Below are some basic properties of eigenspaces.
\begin{enumerate}
\item $W_{\lambda}$ can be viewed as the kernel of the linear transformation $T-\lambda I$. As a result, $W_{\lambda}$ is a subspace of $V$.
\item The dimension of $W_{\lambda}$ is called the geometric multiplicity of $\lambda$. Let us denote this by $g_{\lambda}$. It is easy to see that $1\le g_{\lambda}$, since the existence of an eigenvalue means the existence of a non-zero eigenvector corresponding to the eigenvalue.
\item $W_{\lambda}$ is an invariant subspace under $T$ ($T$-invariant).
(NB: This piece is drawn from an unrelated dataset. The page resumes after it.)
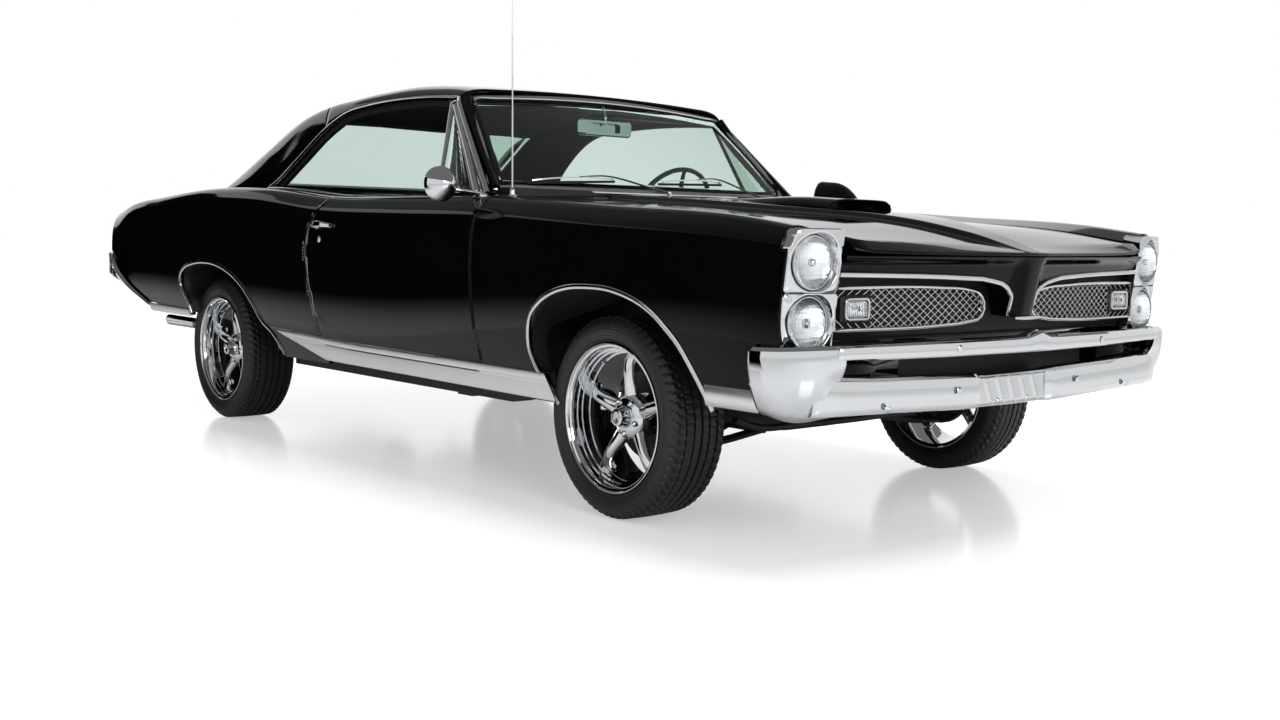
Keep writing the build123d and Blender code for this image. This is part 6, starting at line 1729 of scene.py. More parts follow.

\item $W_{\lambda_1}\cap W_{\lambda_2}=0$ iff $\lambda_1\ne \lambda_2$.
\item In fact, if $W_{\lambda}'$ is the sum of eigenspaces corresponding to eigenvalues of $T$ other than $\lambda$, then $W_{\lambda}\cap W_{\lambda}'=0$.
\end{enumerate}
From now on, we assume $V$ finite-dimensional.
Let $S_T$ be the set of all eigenvalues of $T$ and let $W=\oplus_{\lambda \in S} W_{\lambda}$. We have the following properties:
\begin{enumerate}
\item If $m_{\lambda}$ is the algebraic multiplicity of $\lambda$, then $g_{\lambda}\le m_{\lambda}$.
\item Suppose the characteristic polynomial $p_T(x)$ of $T$ can be factored into linear terms, then $T$ is diagonalizable iff $m_{\lambda}=g_{\lambda}$ for every $\lambda\in S_T$.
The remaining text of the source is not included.